3. crazy, moving ads (sometimes offensive or sexual). Slashdot is getting there too
4. I understand I have to click thru' as much as possible to get more money in displayed ads but the emails are in yahoo "one click too far" compared to Google
5. please don't silently change my outgoing emails: don't change "medieval" to "medireview" for my own protection, don't add ads (or at least let me see the ads before), etc
6. lack of features (free features, that is): google has pop3, forwarding, 2+G and the ability to send email from any address (as long as you can receive email on that address).
IE5 Vs. Netscape 4.x.x.x (Score:2, Interesting)
Does anyone remember when IE 5 employees slapped that 10/12 foot giant "e" on the Netscape campus to proove that they "won" the browser wars...?
http://news.com.com/2100-1001-203835.html?legacy=c net/ [com.com]
It was just a dumb prank that prooved to be a self fullfilling prophesy for a good many years. Maybe this is just the kind of one-up-manship Yahoo needs to make it's employees at least, believe they are actually harder working or more dedicated to their craft.
In any case my allusion above should be enough to show how ridiculous anyone calling themselves the winner in these kinds of battles. IE is hardly superior to most of it's competition these days.
Yahoo!'s Motivation (Score:2, Interesting)
Google Mail listens to feedback and designs their webmail to most benifit the user, while Yahoo! Mail clearly has their motivation elsewhere. Also, Yahoo would not even be motivated to improve their webmail interface if it hadn't been for Google releasing their far superior webmail service.
Their sources of motivation is what seperates the good(Yahoo) from the great(Google).
Publicity (Score:2, Interesting)
Sure, publicity has a factor.. and some even thrive off of negative attention.

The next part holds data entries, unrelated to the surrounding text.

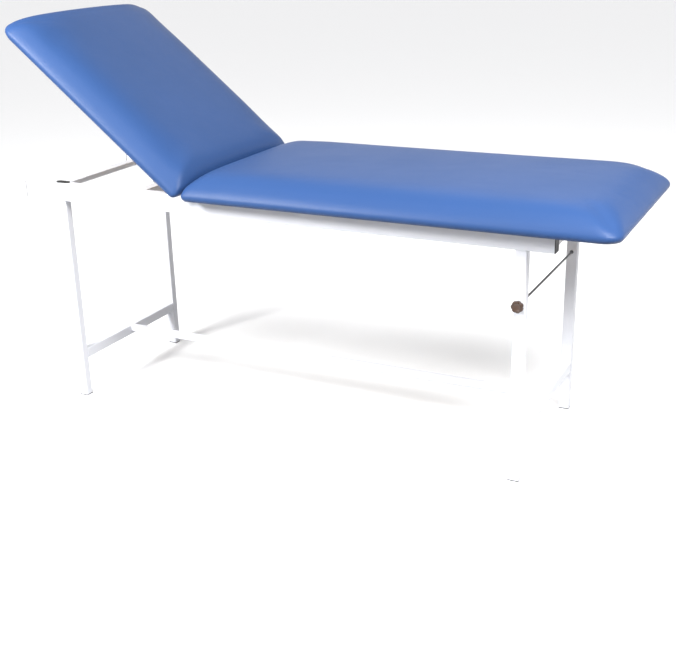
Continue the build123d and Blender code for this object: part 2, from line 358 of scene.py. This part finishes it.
def cushionMesh(half, shape):
    # a grid extruded into a box, then every row put on its rounded outline
    lowRows = padShape["tuckRows"]
    tuck, underside = lowRows[0]
    foot = padThick - padShape["rollHigh"]
    first, last = padShape["sideFrom"], padShape["sideTo"]
    turns = [math.radians(first + (last - first) * i / (padShape["sideRows"] - 1))
             for i in range(padShape["sideRows"])]
    rows = len(lowRows) + len(turns)
    bm = bmesh.new()
    bmesh.ops.create_grid(bm, x_segments=padShape["cellsLong"],
                          y_segments=padShape["cellsAcross"], size=1.0)
    lift(bm, bm.faces[:], 1)
    bmesh.ops.subdivide_edges(bm, edges=upright(bm, 0.5), cuts=rows - 2)
    reachHead, reachFoot, reachSide = shape["roll"]
    ringMost = half.y / reachSide
    edgeRadii = [r[0] for r in shape["radii"]]
    for v in bm.verts:
        x = half.x * crowd(v.co.x, padShape["crowding"])
        y = half.y * crowd(v.co.y, padShape["crowding"])
        depth = min(half.x - abs(x), half.y - abs(y))
        # how many roll widths in from the nearest edge
        ring = min((half.x + x) / reachHead, (half.x - x) / reachFoot, (half.y - abs(y)) / reachSide)
        row = round(v.co.z * (rows - 1))
        if row == 0 and depth > nothing:
            goal = depth + tuck * (1 - depth / half.y)
            v.co.x, v.co.y = ringPoint(x, y, (depth,) * 3, (goal,) * 3, half, edgeRadii)
            v.co.z = underside
            continue
        start = (0.0,) * 3
        if row < len(lowRows):
            inset, z = lowRows[row]
            goal = (inset,) * 3
            radii = edgeRadii
        else:
            share, up = rollAt(turns[row - len(lowRows)])
            if row == rows - 1 and depth > nothing:
                turn = min(padShape["topAt"], last + (padShape["topAt"] - last) * ring)
                share, up = rollAt(math.radians(turn))
                start = (reachHead * ring, reachFoot * ring, reachSide * ring)
            lengthwise = 1 if x < 0 and shape["fullHead"] else 1 - (x / half.x) ** 4
            rise = (1 - (y / half.y) ** 2) * lengthwise
            z = foot + up * (padShape["rollHigh"] + padShape["crown"] * (rise - padShape["crownStart"]))
            goal = insets(shape, share, z) if ring < 1 else start
            fade = 1 - max(0.0, (ring - 1) / (ringMost - 1))
            radii = [(r[0] + (r[1] - r[0]) * share) * fade for r in shape["radii"]]
        v.co.x, v.co.y = ringPoint(x, y, start, goal, half, radii)
        v.co.z = z
    return bm


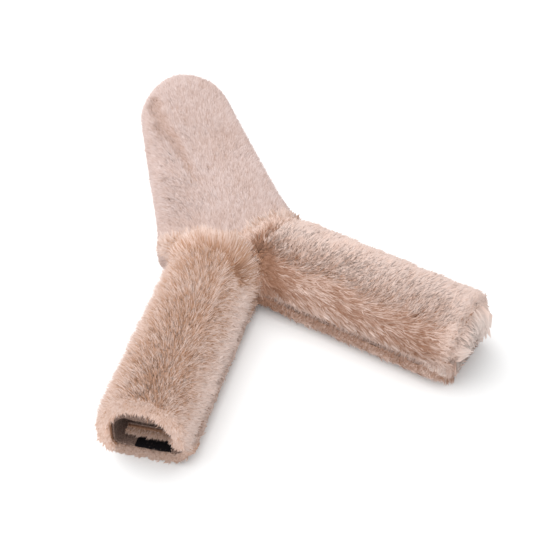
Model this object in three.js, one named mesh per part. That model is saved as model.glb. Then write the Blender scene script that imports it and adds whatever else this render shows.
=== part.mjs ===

But, in the end, its quality that counts.. not the publicity. Word of mouth will spread faster than any statue, prank, or publicity.
If a company wants the word spread.. they should invest in quality and consider the user.. not publicity competitions
Why hasn't anybody else said this yet? (Score:2, Interesting)
Re:This is Wrong (Score:3, Interesting)
Everything I have written about you can find everywhere if you cared. Even those who stand up for Churchill don't deny his faults "Much has been made of the implicit hypocrisy of Churchill in declaring such sweeping rights of self-determination which in no way affected his attitude toward the British Empire. This criticism is certainly valid..." http://www.winstonchurchill.org/i4a/pages/index.c
Read his book "The River War - An Account of the Reconquest of the Sudan (1902)" in which he admires the efficiency of a European power at wiping out the "barbarians" and "savages" that dared resist it and defend themselves "Thus ended the battle of Omdurman--the most signal triumph ever gained by the arms of science over barbarians. Within the space of five hours the strongest and best-armed savage army yet arrayed against a modern European Power had been destroyed and dispersed, with hardly any difficulty, comparatively small risk, and insignificant loss to the victors." http://www.nalanda.nitc.ac.in/resources/english/e
If you find "hatred" in what I said, it is Churchill you hate!
The Nazis and Soviets had their faults, no doubt, but Churchill's "evil empire" rhetoric was bullshit! Hitler was no less "evil" than Churchill was, by any means. In fact, man for man and cause for cause, Hitler is far more respectable than that patrician pig.
Re:I've got news for them... (Score:3, Interesting)
They research.
Most Human Interfaces specialists will tell you why "archive" is better than "delete".
All actions should be reversible when possible. "Delete" is not reversible. That is a usability nightmare. getting rid of that function for good would even be nice.
If you look at standalone mail programs, they don't delete the mail, they send it to a "Trash" folder. That way, you can undo that action easily. When you need space, you have to explicitly empty that folder. The problem is that now you lose that "undelete" operation. You might say you don't need it, but the reason that they have it is that people use it. The problem with common approaches to the trash bin, in my opinion, is that it's not clear for the user _when_ you actually lose the "undelete" option, specially if you have filters that delete messages older than _X_ days.
With a new name for the trash folder ("archived"), Google keeps the functionality (one-button move-to-trash) but fixes it a bit (naming it "archive" helps understanding the importance of apparently unimportant mail.
Re:I've got news for them... (Score:4, Interesting)
With a new name for the trash folder ("archived"), Google keeps the functionality (one-button move-to-trash) but fixes it a bit (naming it "archive" helps understanding the importance of apparently unimportant mail.
So if Google feels that it's valuable to keep apparently unimportant mail, why not simply cease to expunge old messages from the trash?
The alternative they've chosen, as you say, is to use the archive folder as a trash can. Which makes it a rather strange place to keep messages I know I actually want to archive, since all the chaff interferes with search. Wouldn't three folders -- archive (never delete), trash (also never delete, and exclude from search by default), and spam (delete after n days, and exclude from search by default -- have been more elegant?
Personally, I don't have a need for the archive folder at all; my messages pretty much stick in my inbox forever, and it appears to have exactly the same properties as the archive (never delete, search by default). But I also have no objection, as the feature requires no extra clicks out of me, and I understand some people like keeping their inboxes small as a kind of to-do list.
That said, I do like basically everything else about GMail. Labels and rules work very well for me.